Diabolical actions continue to maintain not only American power, but
also her bulging boundaries. Puritan attainment of the goal that one day
the world would staring in awe at God’s chosen people surely has come
to pass. Contrarily to Ryan’s idea of a happy neighborhood of street
rioting mobs, some of us can appreciate the unadulterated truths without
slithering away from the realities like snakes.
Cooperative-federalism is more of a sensible
and wise assessment of the joint elitist political endeavors that
contributed to westward expansion and consolidation of power in America.
Certainly not Daniel Webster’s rhetoric of "WE THE PEOPLE". The People of America did not hire Pinkerton strike breakers in the late 19th labor reform movement. We the people
did not dissolve the former community bonds between the old styled New
England watch and ward system of community policing by replacing them
with a formalized uniformed police force. These endeavors were
accomplished by the political patronage and the bribes thereof.

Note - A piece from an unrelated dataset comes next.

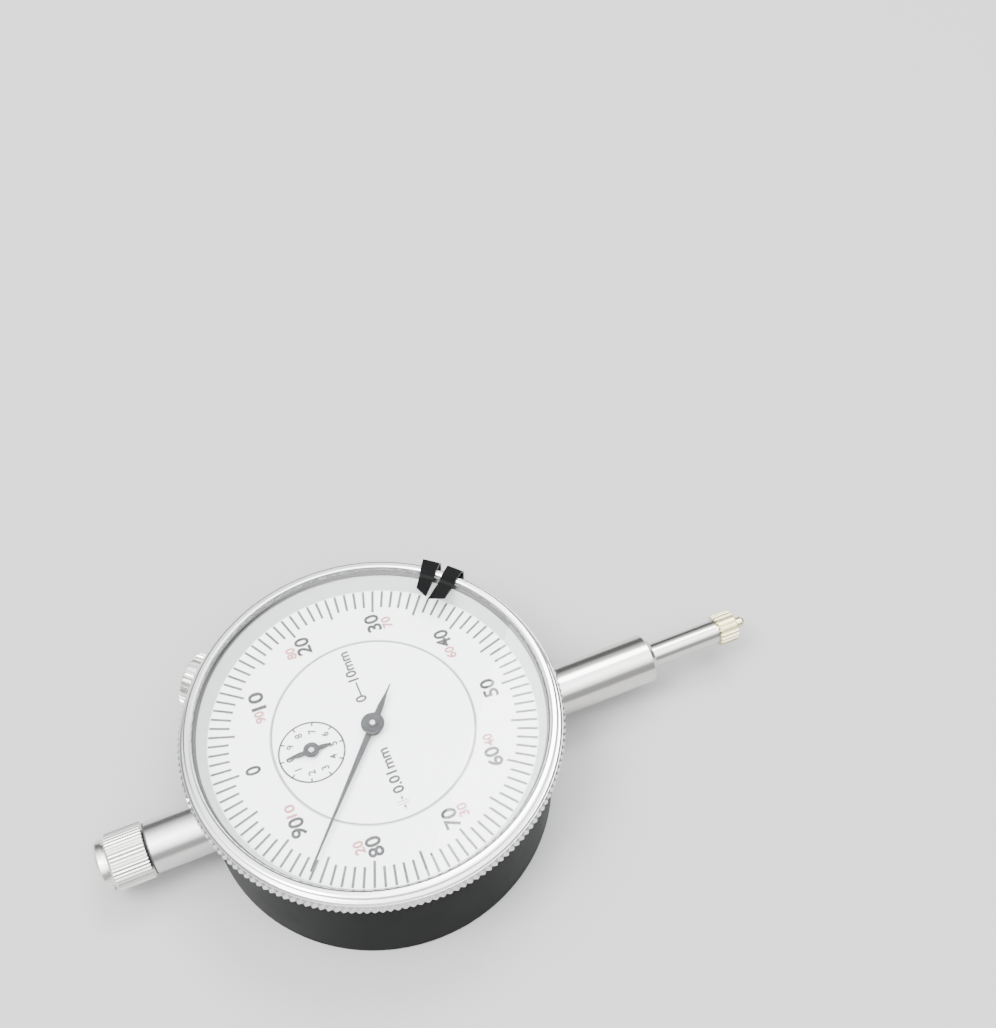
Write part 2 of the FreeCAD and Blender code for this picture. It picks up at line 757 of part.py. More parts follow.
def plates():
    """The two plates of the movement, the pillars between them, and their screws."""
    lugs = [polar(lug_ring, angle) for angle in LUG_ANGLES]
    pillars = [polar(pillar_ring, angle) for angle in PILLAR_ANGLES]
    lower = doc.addObject("PartDesign::Body", "lower_plate")
    pad(lower, "lower_disc", "XY_Plane", 0, driving("lower_plate"), circles=[(0, 0, plate_radius)])
    holes = [(0, 0, bush_radius), (0, counter_offset, bush_radius)]
    holes.append((-drive_x, -drive_y, pinion_pitch_radius + 0.5))
    holes += [(x, y, PLATE_SCREW_RADIUS + static_fit) for x, y in lugs]
    holes += [(x, y, PILLAR_FOOT_RADIUS + static_fit) for x, y in pillars]
    holes += [(x, y, BRIDGE_SCREW_RADIUS + static_fit) for x, y in bridge_posts()]
    pocket(lower, "lower_holes", "XY_Plane", driving("lower_plate"), driving("lower_plate"), circles=holes)
    keep(place(lower, z=plate_z), "lower_plate")

    upper = doc.addObject("PartDesign::Body", "upper_plate")
    pad(upper, "upper_disc", "XY_Plane", 0, driving("upper_plate"), circles=[(0, 0, upper_radius)])
    holes = [(0, 0, bush_radius + 0.3), (0, counter_offset, bush_radius + 0.3)]
    holes.append((-drive_x, -drive_y, bush_radius))
    holes += [(x, y, PLATE_SCREW_RADIUS + static_fit) for x, y in pillars]
    pocket(upper, "upper_holes", "XY_Plane", driving("upper_plate"), driving("upper_plate"), circles=holes)
    keep(place(upper, z=upper_z), "upper_plate")

    posts = []
    post_screws = []
    foot = -driving("lower_plate")
    top = driving("plate_gap")
    tapped = PLATE_SCREW_RADIUS + static_fit
    for index, (x, y) in enumerate(pillars, start=1):
        post = turned(f"pillar_{index}", [
            (0, foot), (PILLAR_FOOT_RADIUS, foot), (PILLAR_FOOT_RADIUS, 0), (1.6, 0), (1.6, top),
            (tapped, top), (tapped, top - 2.2), (0, top - 2.2),
        ])
        posts.append(place(post, x, y, plate_top))
        reach = driving("upper_plate") + 2.0
        post_screws.append(screw(f"pillar_screw_{index}", x, y, upper_top, reach=reach))
    keep(group("plate_pillars", posts), "plate_pillars")
    keep(group("pillar_screws", post_screws), "pillar_screws")
    lug_screws = [
        screw(f"plate_screw_{index}", x, y, plate_top, reach=driving("lower_plate") + 1.8)
        for index, (x, y) in enumerate(lugs, start=1)
    ]
    keep(group("plate_screws", lug_screws), "plate_screws")


def bridge_posts():
    """Where the two posts of the pinion bridge stand."""
    x = -(drive_x + 1.2)
    return [(x, -(drive_y + 4.4)), (x, -(drive_y - 4.4))]


def pinion_bridge():
    """The bridge behind the spindle that carries the rear pivot of the drive arbor."""
    bridge_z = spindle_z - spindle_radius - 2.0
    posts = bridge_posts()
    body = doc.addObject("PartDesign::Body", "pinion_bridge")
    bar = rectangle(posts[0][0] - 1.4, -(drive_x - 1.6), posts[0][1] - 1.4, posts[1][1] + 1.4)
    pad(body, "bridge_bar", "XY_Plane", 0, 1.0, [bar])
    rise = plate_z - bridge_z
    pad(body, "bridge_posts", "XY_Plane", 0, rise, circles=[(x, y, 1.1) for x, y in posts])
    pocket(body, "bridge_bush_hole", "XY_Plane", 1.0, 1.0, circles=[(-drive_x, -drive_y, bush_radius)])
    pocket(body, "bridge_screw_holes", "XY_Plane", rise, 2.2,
           circles=[(x, y, BRIDGE_SCREW_RADIUS + static_fit) for x, y in posts])
    keep(place(body, z=bridge_z), "pinion_bridge")
    screws = [
        screw(f"bridge_screw_{index}", x, y, plate_top, head=1.1, thick=0.5,
              shank=BRIDGE_SCREW_RADIUS, reach=driving("lower_plate") + 1.8)
        for index, (x, y) in enumerate(posts, start=1)
    ]
    keep(group("bridge_screws", screws), "bridge_screws")
    return bridge_z


def bush_pair(name, x, y, rear_z, rear_height, front_bore):
    """The rear and front bushes of one arbor, as two separate rings."""
    outer = bush_radius - static_fit
    rear = tube(f"{name}_rear", pivot_radius + pivot_fit, outer, 0, rear_height)
    wide = outer if front_bore.value <= pivot_radius.value + pivot_fit.value else outer + 0.3
    front = tube(f"{name}_front", front_bore, wide, 0, driving("upper_plate"))
    place(rear, x, y, rear_z)
    place(front, x, y, upper_z)
    keep(group(name, [rear, front]), name)


def bushes(bridge_z):
    """The pivot bushes of the three arbors."""
    plate = driving("lower_plate")
    through = arbor_radius + pivot_fit
    bush_pair("centre_bushes", 0, 0, plate_z, plate, through)
    bush_pair("takeup_bushes", 0, counter_offset, plate_z, plate, through)
    bush_pair("drive_bushes", -drive_x, -drive_y, bridge_z, as_size(1.0), pivot_radius + pivot_fit)


def mesh_phase(pinion_phase, direction, pinion_teeth, gear_teeth):
    """The angle of a tooth of the gear that meshes with a pinion tooth at pinion_phase.

    direction is the angle from the pinion's centre to the gear's.
    """
    lead = (pinion_teeth / gear_teeth) * (pinion_phase - direction)
    return direction + math.pi - lead + math.pi / gear_teeth


def large_gear(name, phase, bore):
    """A thin brass gear of 100 teeth with five round openings and a bore."""
    corners = gear_corners(LARGE_GEAR_TEETH, gear_module.value, phase)
    rim = extruded(f"{name}_rim", corners, gear_width)
    tools = [cylinder(f"{name}_bore", bore, gear_width)]
    web_radius = counter_offset * 0.5
    for index in range(5):
        x, y = polar(web_radius, 36 + 72 * index)
        tools.append(cylinder(f"{name}_opening_{index + 1}", counter_offset * 0.17, gear_width, x, y, 0))
    return cut(name, rim, fuse(f"{name}_tools", tools))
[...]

America’s rise to power also did not have as much to do with religion as
it did with greed. Certainly God’s chosen people would not have
murdered over eight-hundred thousand Indians, lynched over two-thousand
former slaves post the civil war, and discriminated against women and
blacks during the member’s only male white labor unions. These latter
day ungodly popular political campaigners have often eclipsed the real
agenda of America’s selective political patronage. We the people
have never ceased to be excluded in one form or another from the privy
club of the American Government. America’s rise in power and expansive
borders were veiled to many. Currently, anyone that having eyes can
see that Madisonian ideals in conjuction with Hobbesian philosophy
contributed to the ungodly behavior and continuity of modern day
Patriarchs such as former President Andrew Jackson. It is a verity
vindicated by scientific mathematical equation that not everybody gets
to partake in the limited pieces of American Pie. America may have
grown larger but the real question is over whose dead body?